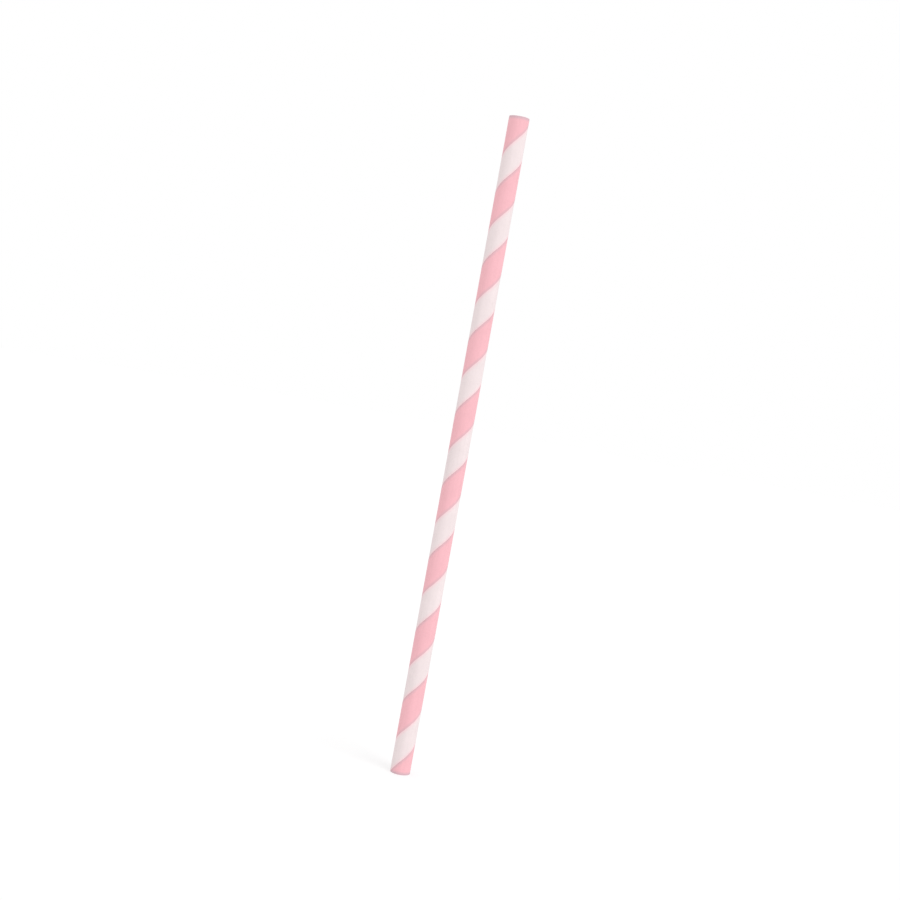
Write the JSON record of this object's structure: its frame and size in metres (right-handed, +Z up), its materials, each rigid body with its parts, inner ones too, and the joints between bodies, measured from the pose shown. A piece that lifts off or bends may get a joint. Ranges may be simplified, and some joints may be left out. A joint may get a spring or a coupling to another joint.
{
  "type": "paper drinking straw",
  "caption": "Straight paper drinking straw: an open round tube wound from glued paper strip, with spiral pink and white bands.",
  "frame": {"origin": "centre of the lower cut end, on the surface that the straw stands on", "axes": "+Z up along the straw to its head, -Y to the front that the picture shows, +X to the right of that view"},
  "size_m": [0.006, 0.006, 0.195],
  "materials": {
    "printed_paper": "matte"
  },
  "bodies": {
    "root": {"straw": "printed_paper"}
  },
  "joints": []
}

_Prompt_
Your task is to return the full listing exactly as it was given.

_Completed exercise_
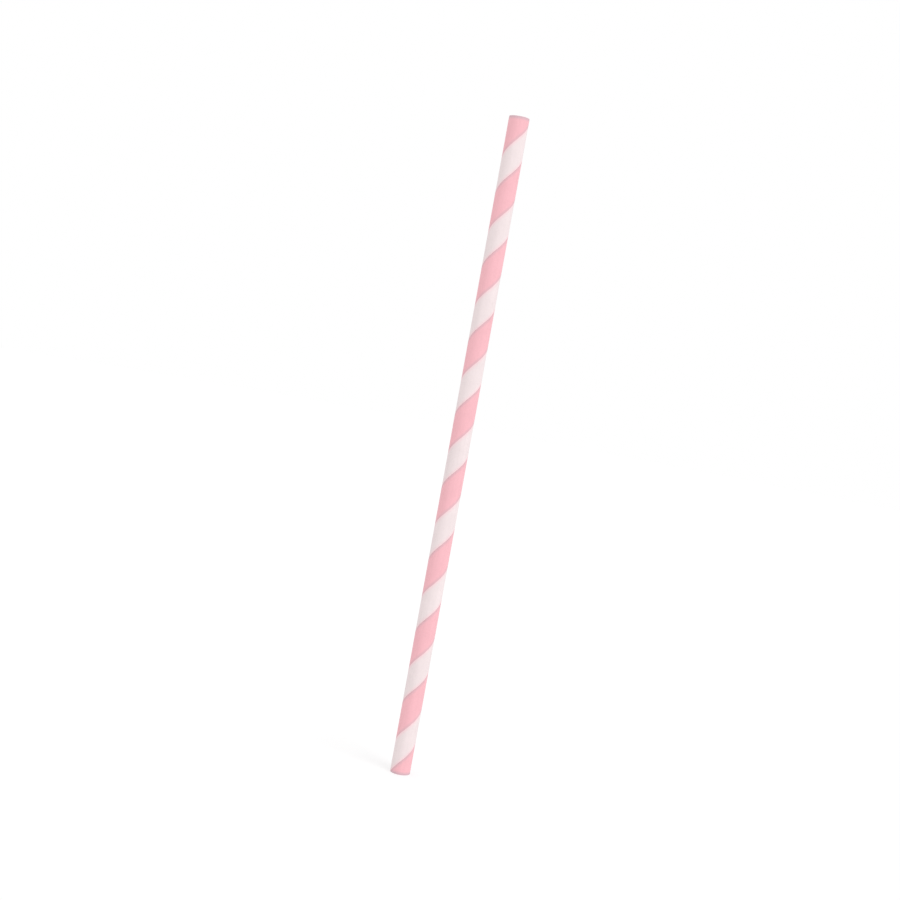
Write the JSON record of this object's structure: its frame and size in metres (right-handed, +Z up), its materials, each rigid body with its parts, inner ones too, and the joints between bodies, measured from the pose shown. A piece that lifts off or bends may get a joint. Ranges may be simplified, and some joints may be left out. A joint may get a spring or a coupling to another joint.
{
  "type": "paper drinking straw",
  "caption": "Straight paper drinking straw: an open round tube wound from glued paper strip, with spiral pink and white bands.",
  "frame": {"origin": "centre of the lower cut end, on the surface that the straw stands on", "axes": "+Z up along the straw to its head, -Y to the front that the picture shows, +X to the right of that view"},
  "size_m": [0.006, 0.006, 0.195],
  "materials": {
    "printed_paper": "matte"
  },
  "bodies": {
    "root": {"straw": "printed_paper"}
  },
  "joints": []
}